Cahors, 1941 : Un officier de gendarmerie rayé des cadres parce que juif
Commandant de gendarmerie, André Ziwès est nommé à Cahors en 1941. Victime des lois scélérates de Vichy, il vit comme un paria jusqu’en 1944 mais devient général à la Libération.
19 décembre 1949. Une cérémonie singulière se déroule à Paris. Le préfet de Seine-et-Oise, Armand Ziwès, remet au général de brigade André Ziwès les insignes d’officier de la Légion d’Honneur. Les deux hommes se connaissent bien. Et pour cause. Ils sont cousins germains.
Quelques années plus tôt, André Ziwès n’imaginait peut-être pas vivre un tel moment. Le 21 juin 1941, alors qu’il avait été affecté à Cahors, le chef d’escadron (équivalent du grade de commandant) de gendarmerie a été rayé des cadres parce que juif. Il a d’ailleurs quelques semaines plus tard rempli un sinistre formulaire ainsi qu’une loi de Vichy le rendait obligatoire. Son nom et celui de son épouse figurent dans les dernières pages du Registre des Juifs tenu par la préfecture du Lot, suite au recensement qu’une loi de juin 1941 a instauré en zone libre. Mais les formulaires ne sont parvenus que le mois suivant dans les préfectures et commissariats… Le couple demeure alors quai Champollion à Cahors. Cet officier de gendarmerie devenu soudain un paria est pourtant, déjà, un héros. André Ziwès a en effet derrière lui un parcours exemplaire. Et jalonné d’épreuves.

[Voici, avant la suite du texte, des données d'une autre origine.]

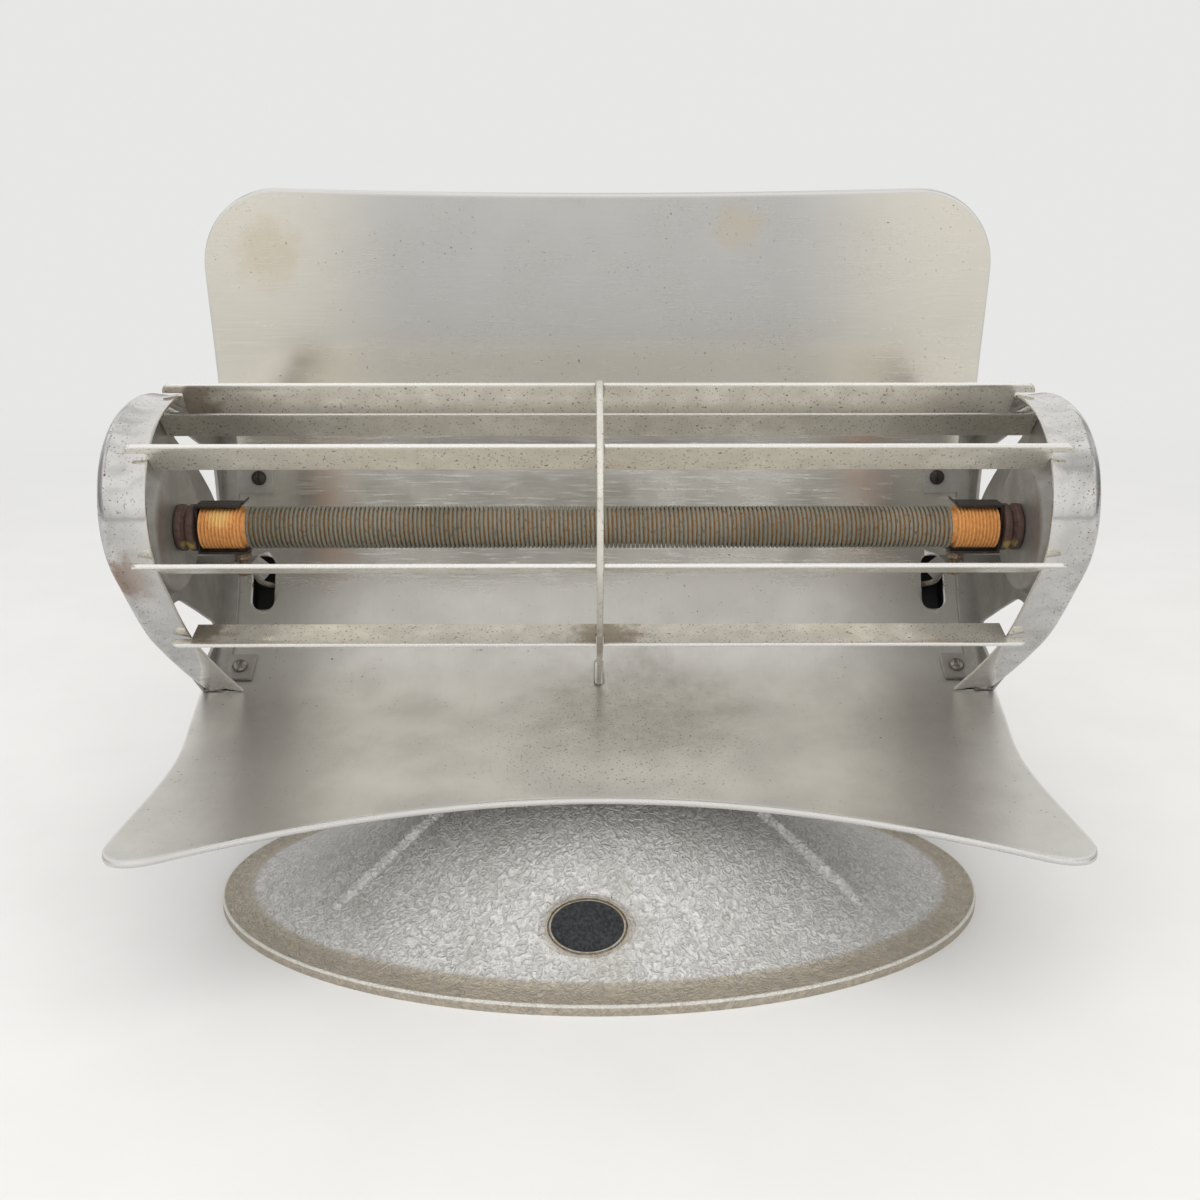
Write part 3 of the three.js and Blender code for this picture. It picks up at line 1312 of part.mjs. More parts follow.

Prisonnier en Allemagne durant la Première guerre
Né à Paris en 1893, il s’est engagé en 1911 comme simple soldat de deuxième classe au sein du 46e régiment d’infanterie. Quand la Première guerre est déclarée, il est déjà aspirant. Le 30 août 1914, le jeune officier est blessé alors qu’il mène l’assaut contre l’ennemi à Fossé, dans les Ardennes. Mais il est blessé et fait prisonnier. D’abord détenu sur le territoire français (à Vaux-en- Dieulet, dans les Ardennes toujours), il est bientôt conduit en Allemagne. Il ne rentre qu’en janvier 1919. Il retrouve l’école militaire d’infanterie et va participer en suite à l’occupation de la Silésie.
Mais en 1923, changement de cap, ou plutôt changement d’arme. Le jeune officier rejoint la gendarmerie et au fil de ses affectations successives _ Mortagne (Orne), Poligny (Jura), Sancerre (Cher), Fontainebleau, Mende (Lozère) et Beauvais _ correspond une régulière progression dans la hiérarchie. Capitaine en 1922, chef d’escadron en 1934, André Ziwès est même promu chevalier de la Légion d’Honneur en 1931.
Survient la Seconde guerre. En 1940, il est de nouveau cité pour avoir « courageusement dirigé le maintien de l’ordre sous un violent bombardement aérien ». C’est alors que les nuages sombres et honteux de l’État français initient une législation antisémite qui n’épargne personne. Muté en quelques mois à plusieurs reprises (Périgueux, Clermont-Ferrand), le voici assigné, en quelque sorte, dans le Quercy.
On ignore précisément combien de temps il séjourne à Cahors, en famille (ses enfants sont scolarisés dans le Lot, sa fille Micheline obtenant le bac au lycée Clément-Marot à l’automne 1941).
Le général avait un sacré cousin
Toutefois, après la nuit revient le jour. En octobre 1944, André Ziwès est rappelé à l’activité, selon la terminologie militaire. Le voilà affecté à Courbevoie puis Melun. Il décide de faire valoir ses droits à la retraite en avril 1946. Entre-temps, il a été promu général de brigade en octobre 1945. Il se retire à Vincennes où il décède le 26 avril 1961. Son cousin Armand Ziwès mourra un an plus tard. On devine que les deux hommes ont eu le temps de se raconter bien des choses, bien des souvenirs. Car la carrière d’Armand est encore plus romanesque : il a débuté instituteur pour finir préfet tout en ayant été un grand romancier spécialisé dans les polars et la littérature enfantine. Préfet du Gers à la Libération, il avait été révoqué par Vichy en 1942, mais l’ancien secrétaire général de la préfecture de Gironde avait déjà rejoint la résistance depuis belle lurette. Il fit ainsi passer la ligne de démarcation à des centaines de Juifs, fabriqua des faux-papiers et commanda un groupement de guérilleros espagnols en Haute-Vienne (sic), selon un relevé de ses états de service accompagnant son dossier quand il fut fait officier de la Légion d’Honneur.
Ph.M.
Sources : site « force-publique » de La société nationale de l’histoire et du patrimoine de la gendarmerie et de la Société des amis du musée de la gendarmerie (biographie et photo), archives nationales, archives du Lot.